Jewish mysticism offers a powerful framework for understanding and mending those disconnections, not just within ourselves, but within the very fabric of reality. It's a process of repair, a concept the Kabbalists called tikkun (spiritual repair).

How do we begin to mend what's broken? That's the question the ancient text Kalach Pitchei Chokhmah ("138 Openings of Wisdom") explores. It teaches us that everything needs proper repair, especially the "branches" that need re-attachment to their "root." What does this mean in practical terms?

The text outlines two crucial steps. First, the removal of the Other Side. Ominous. What is this "Other Side"? It's often referred to as the Sitra Achra (the Other Side, the realm of impurity) in Aramaic, and represents the realm of negativity, chaos, and separation from the Divine source. This "removal" isn't about banishing evil in some simplistic way, but rather recognizing and neutralizing its disruptive influence.

The second step involves the repair of the worlds through their good arrangements. This is where things get really interesting. The Kabbalists speak of four primary worlds: Atzilut (Emanation), Beriya (Creation), Yetzirah (Formation), and Asiyah (Action). In Atzilut, everything is divine, pure Godliness, untouched by evil. But the lower worlds, Beriya, Yetzirah, and Asiyah, are a mixed bag. They contain both good and evil because they contain separate creations, each with its own inherent potential for both.

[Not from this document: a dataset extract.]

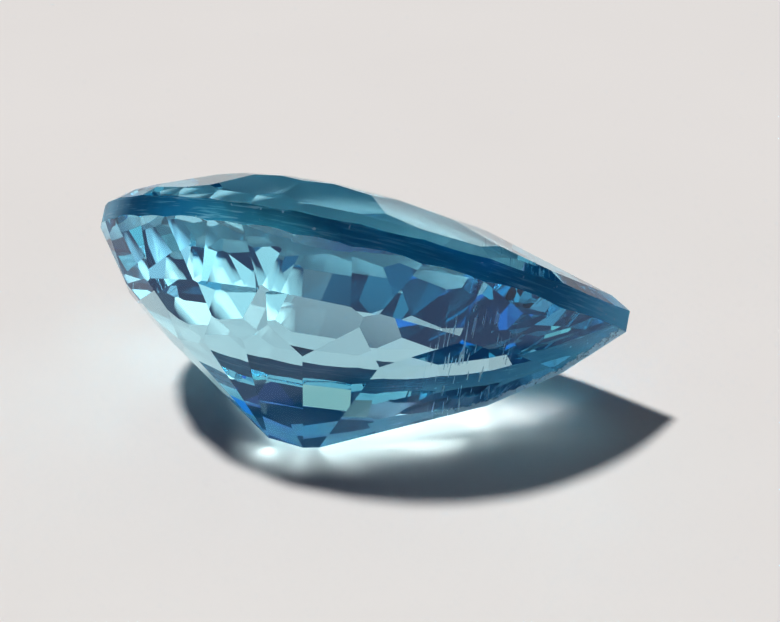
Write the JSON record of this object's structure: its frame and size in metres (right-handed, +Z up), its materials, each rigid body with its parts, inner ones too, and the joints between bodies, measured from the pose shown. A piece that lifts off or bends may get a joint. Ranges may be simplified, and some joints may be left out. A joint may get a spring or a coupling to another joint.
{
  "type": "pear-cut topaz gemstone",
  "caption": "Loose pear-shaped faceted blue topaz gemstone, clear all through, resting tilted on one flat facet beside its culet.",
  "frame": {"origin": "middle of the stone's bounding box in plan, on the plane of the facet that it lies on", "axes": "+X along the stone's length as it lies, from the round head to the point; +Z up, away from the facet that it lies on; the table faces up and towards +Y"},
  "size_m": [0.0198, 0.0108, 0.0101],
  "materials": {
    "topaz": "clear blue, polished facets, matt girdle"
  },
  "bodies": {
    "root": {"topaz_gem": "topaz"}
  },
  "joints": []
}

And here's the kicker: it's this very evil, this separation in the lower worlds, that disconnects the branches from their root. Evil, the Kalach Pitchei Chokhmah tells us, has the power to cause separation. It creates a sense of fragmentation.

So, how do we fix it? How do we reconnect? The text suggests that the higher levels of Beriya, Yetzirah, and Asiyah must be merged and included in one another. Imagine these worlds as nested spheres, each influencing the other. The key lies in recognizing the inherent goodness within each, even amidst the imperfections, and allowing them to harmonize.

This merging happens through the arrangements that exist in the "lights of the Chariot" – a reference to the mystical vision of Ezekiel's Chariot (Merkabah in Hebrew), representing divine presence and the structure of the cosmos. These lights, these divine emanations, provide the blueprint for how the worlds can interact and support one another. It's about finding the connections, the pathways for divine energy to flow, and mending the fractures that keep us apart.

Think of it like this: each of us is a world unto ourselves, containing both light and shadow. To truly connect with our source, with our "root," we need to acknowledge and integrate all aspects of ourselves, striving to bring the higher, more refined parts into harmony with the lower, more chaotic ones.

This process of tikkun olam, repairing the world, starts within each of us. It's about actively choosing connection over separation, recognizing the divine spark in ourselves and others, and striving to create a world where all branches are firmly rooted in the source of all being. It's a tall order, no doubt. But what other task is more worthy of our attention?